Dan 7,9-10.13-14; Sal 96; 2Pe 1,16-19; Mt 17,1-9

Es muy bonito ver cómo en una fiesta tan especial del Señor Jesús en la que aparece por única vez revestido de todo su esplendor de divinidad, la oración colecta sea dedicada a nosotros, viendo en ella una prefiguración de nuestra adopción perfecta como hijos de Dios; hasta el punto de pedir que, escuchando siempre la palabra de su Hijo, nos conceda ser un día coherederos de su gloria. La gloria que hoy vemos en esta escena evangélica tan particular, tan distinta de todas las demás, tan luminosa, por su gracia y misericordia va a ser también cosa nuestra. Sólo habrá una condición. Porque pronto lo vamos a ver también en lo alto de otro monte, colgado en la cruz, también allá, junto a ella, deberemos hacer punto de nuestra referencia, el lugar de nuestra vida en el que hagamos tres tiendas. Aquí en el monte Tabor oiremos la voz de lo alto que dice: Este es mi Hijo, el amado, mi predilecto, escuchadlo, para que allá en el monte Gólgota sepamos quién está clavado en la cruz y quienes somos nosotros. Para que nos demos cuenta de que también para nosotros el camino de la cruz lleva a la Transfiguración de nuestros cuerpos, cuando Jesús resucitado se acerque a nosotros y, tocándonos, nos diga: Levantaos, no temáis, para llevarnos de su mano al seno de la completa y eterna Gloria.

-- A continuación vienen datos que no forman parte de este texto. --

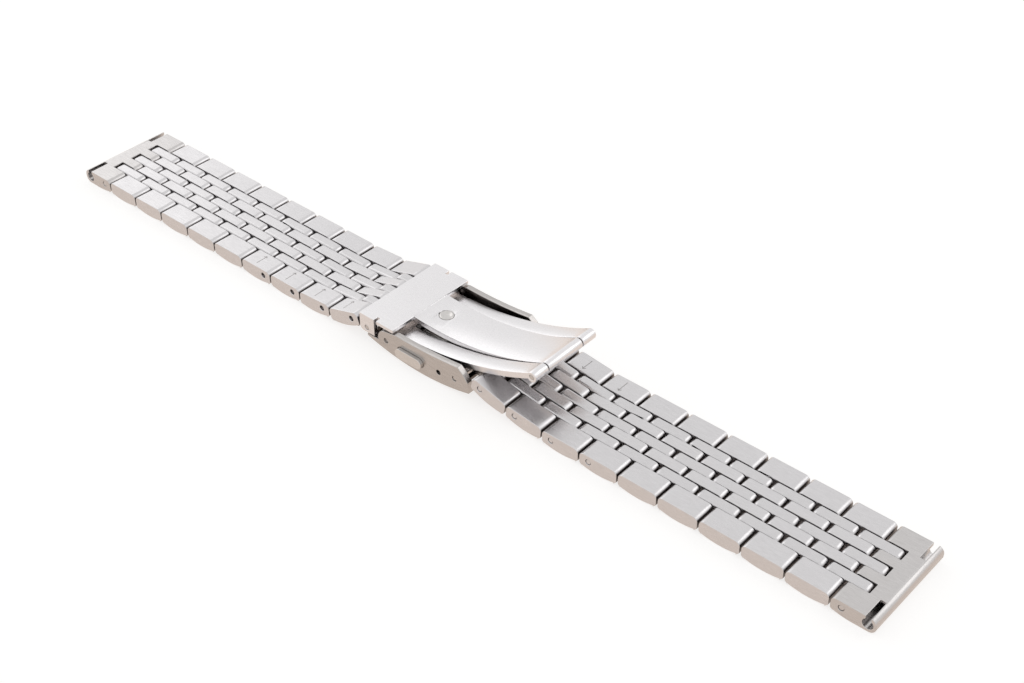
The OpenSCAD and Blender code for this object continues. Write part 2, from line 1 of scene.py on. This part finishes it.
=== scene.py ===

El prefacio propio añade aún mayor espesor de sentido a la escena. En la Transfiguración Dios Padre nos da a conocer en su cuerpo, en todo semejante al nuestro, el resplandor de su divinidad, para que seamos capaces de sobrellevar el escándalo de la cruz. ¿Quién, si no, podrá resistirlo? ¿Seríamos capaces de vivirlo, y perdurar nuestra vida a lo largo de todos sus acontecimientos, si no cupiera en nosotros esa esperanza? La cruz, la muerte de Jesús en la cruz, tiene pleno sentido para nosotros pues de manera extrema y paradójica es el instrumento de la victoria de Dios sobre el pecado y la muerte. Y hoy quiere darnos las arras esperanzadas de esa victoria; de otro modo caeríamos vencidos por la desesperanza de la muerte y del pecado. Seguro que los tres discípulos que llevó Jesús a lo alto del monte Tabor como testigos de su revestimiento de la Gloria, al menos en la vergüenza de dos de ellos por el abandono de la cruz a la lejanía, en el relato que hicieron a todos los demás discípulos vieron un signo de esperanza resplandeciente que apuntaba a su propia resurrección.

Tronos y ancianos. Río impetuoso de fuego. Daniel nos abre una rendija para que contemplemos el lugar de la Gloria de Dios y a quienes se encuentran en ella. Porque el Señor reina altísimo sobre toda la tierra, y eso nos llena de alegría. Por eso la segunda carta de Pedro nos habla de que hemos sido testigos oculares de su grandeza. La grandeza de Jesús. Y nos recuerda la voz que oyó en lo alto del monte, y que nosotros hemos oído con él, cuando la Sublime Gloria, Dios Padre mismo, nos hizo escuchar: Este es mi Hijo amado, mi predilecto. Voz del cielo que, continúa Pedro, oímos nosotros estando hoy con él en la sagrada montaña celebrando la Transfiguración. No se hace ilusiones vanas, sin embargo, pues sabe que es lámpara que brilla aún en lugar obscuro hasta que despunte el día, y el lucero nazca en nuestros corazones. Está ya, sí, pero todavía no.